The law of cause and effect is termed as ‘karma’ forms an integral part of Hindu philosophy, which harps on the Newtonian principle that every action produces an equal and opposite reaction and applies equally to all and in time will bear corresponding effects. In the recent past this cause and effect cyclical generated by positive and negative actions impacted the previous regime in 2015 and their opponents whose guns were silenced to end the bloody civil-war in 2009, as both faced the consequences of karma. Later, when the Unity Government was elected in 2015, there were high expectations from the people that the President and the Prime Minister would be more transparent and that the country will benefit by it. Unfortunately, the Bond Scam resulted in the country incurring great financial losses of magnitude that is yet to be quantified; no doubt following investigations that are in progress, those found guilty would be punished by law. But it diverted the attention of the two leaders of the Unity Government, who used a failed state machinery to achieve their goals and keeping with the usual practice followed by successive rulers over past seventy years departed from procedures to delay effect of intended good governance.
Their predecessors all from the Sinhala Buddhist majority community had always differed with each other, which prevented them to find solutions to the problems of the minorities; for they were ignorant that equality is a basic tenet of Buddha Dharma, had failed to share the country with the rest of the communities and resulting karma ruined the country. Earlier all previous leaders to retain power, formed alliance doing harm to their voters; as they continued to retain power, these politicians formed an inner circle to achieve their objectives, ignorant of the basic law of cause and effect; as most population were deaf, dumb and blind to keep voted back to the legislature election after election the politicians until their last sniff.
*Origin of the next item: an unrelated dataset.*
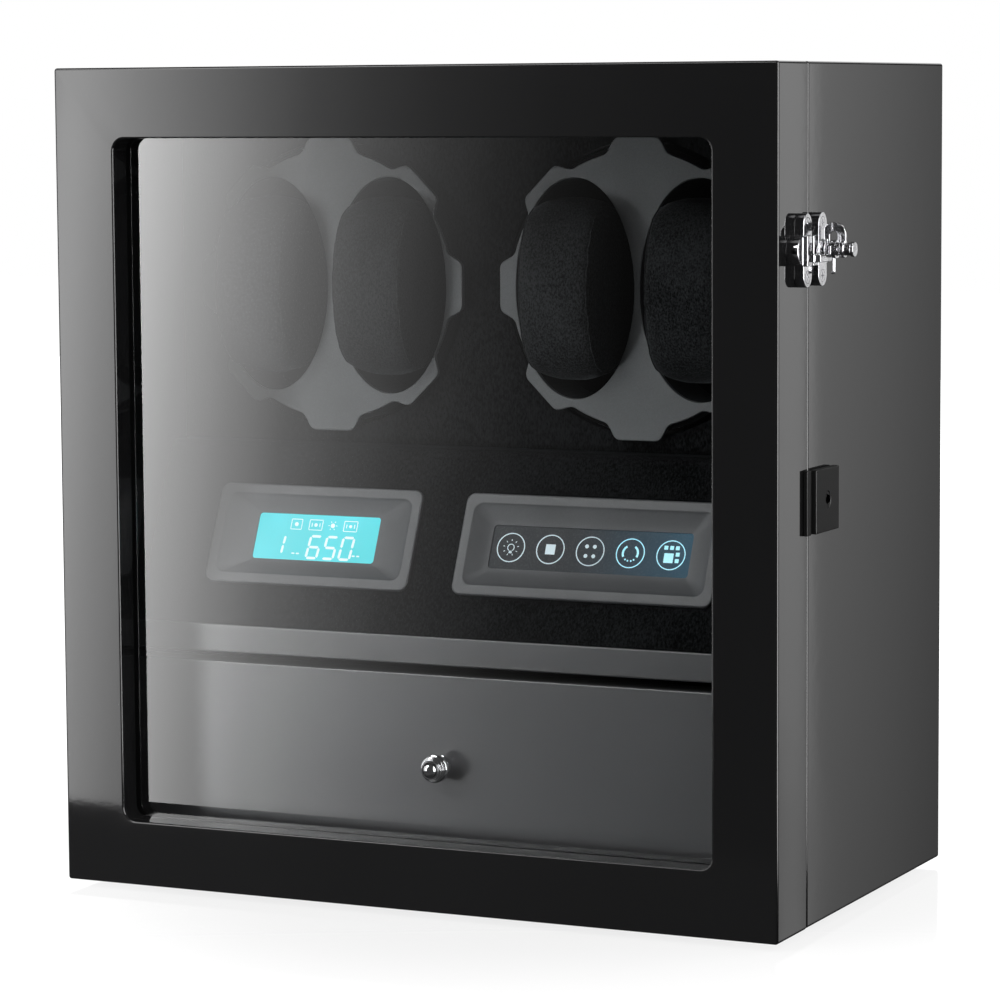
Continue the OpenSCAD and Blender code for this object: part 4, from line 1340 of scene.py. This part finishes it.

As the consequences of karma today, these voters are poor living mostly in the rural areas of the country and in seventy years the worse off and form the majority made up of all communities; while the leaders of all communities are rich and living in urban areas accumulating karma that has taken the developed country it was in 1948 to ruins by 2017.
This law of cause and effect is best illustrated from the first act by the rulers in 1949, when the government of United National Party (UNP), caused the Upcountry Tamils of recent Indian origin in the plantation sector to lose their right to vote to make them stateless. Only because, the first prime minister of the conservative UNP, reacting to the possibilities of losing power to leftist political parties, felt their voting strength would be diluted by the Upcountry Tamils. Thus UNP amended the Parliamentary Elections Act to disfranchise the Upcountry Tamils, who then had no means of electing anyone to the Parliament; were thus forgotten from 1948 to 1964, that impacted heavily on the Upcountry Tamils. Later, under an agreement between the Sri Lankan and Indian governments in the 1960s more than half the number of Upcountry Tamils were repatriated to India, while the remainder through a process that dragged on to 2003, were granted Sri Lankan nationality. Yet to this day they continue to suffer under atrocious living conditions in the upcountry plantations and the accumulated karma has made the industry to lose its place of pride as a top revenue earner for the country.
Another was a call from an elite leader to make Sinhala as the official language of the country; though a logical sequence on gaining independence from the British, who had English as the official language; but the folly of the leader in a hurry to gain power rushed through to achieve his target overnight. He founded the Sri Lanka Freedom Party (SLFP), gained power was voted in as the Prime Minister and got famous introducing the Sinhala Only Language policy with disastrous consequences to the whole country, leading to communal riots to the Emergency ’58 rule. On realizing that was a hasty act without due consideration of the Tamil speaking minorities, he made a sincere attempt to resolve the Tamil Language question, only to get assassinated by a misled Buddhist monk; first of many assassinations to take place in the country, the consequence of this karma has left the country ethnically divided to this day.
Next was introduction of the first republic constitution that pushed the Sri Lankan Tamil community towards separatist tendencies with the Tamil speaking minorities in the North and East provinces for calling separation, with more negative response from the rulers, who let loose state terror on unarmed Tamil civilians leading the country to the nationwide disturbances, widely remembered as the Black July Riots of 1983; that saw hundreds of Tamil civilians killed and many more injured, with thousands displaced to the north or fleeing out from various parts of the country with unquantified destruction of properties and by law of cause and effect deprived the country of any development for many decades.
This horror impacted heavily on the Tamils making their youths with uprisings with fascist tendencies, who retaliated to begin a series of cause and effect or tit for tat violent activities on either side of the north-south border in late 1983, 84 and 85, that saw once more the North South divide on ethnic lines being fused in the country. While the poor governance by the rulers caused more problems in the south that made the rural people poorer causing several uprisings and the resulting cause and effect acts finally led the country to a civil-war that lasted three decades. Thus both rulers and the ruled by their actions earned enough karma before the war was brought to an end in 2009. Yet, the attitude of the rulers had not changed and many physical infrastructure projects were undertaken by the victorious government at a heavy cost; this state of affairs went on for the six long negative peace years, while the rural poor people, in particular those living in the north-east region of the country were yearning to get their much needed social infrastructure rebuilt, that was severely damaged by the three decades of civil-war.
The Sinhala Buddhist people as the majority community in Sri Lanka remembering the injustice done in the past by their leaders to the minority communities, who experienced the destruction of everything they have ever cared, need their pain of loss remunerated, only possible under good governance. To this end, to overcome the suffering imposed on the minority communities accept the theory of karma – the law of cause and effect, that every action produces an equal and opposite reaction that apply to all citizens, must first change their own mindset to share the country with the minorities and then work as a nation with the minority communities, who must in turn reciprocate and sooner it is done the better to enable to have proper good governance in the country that would make it a better place for all.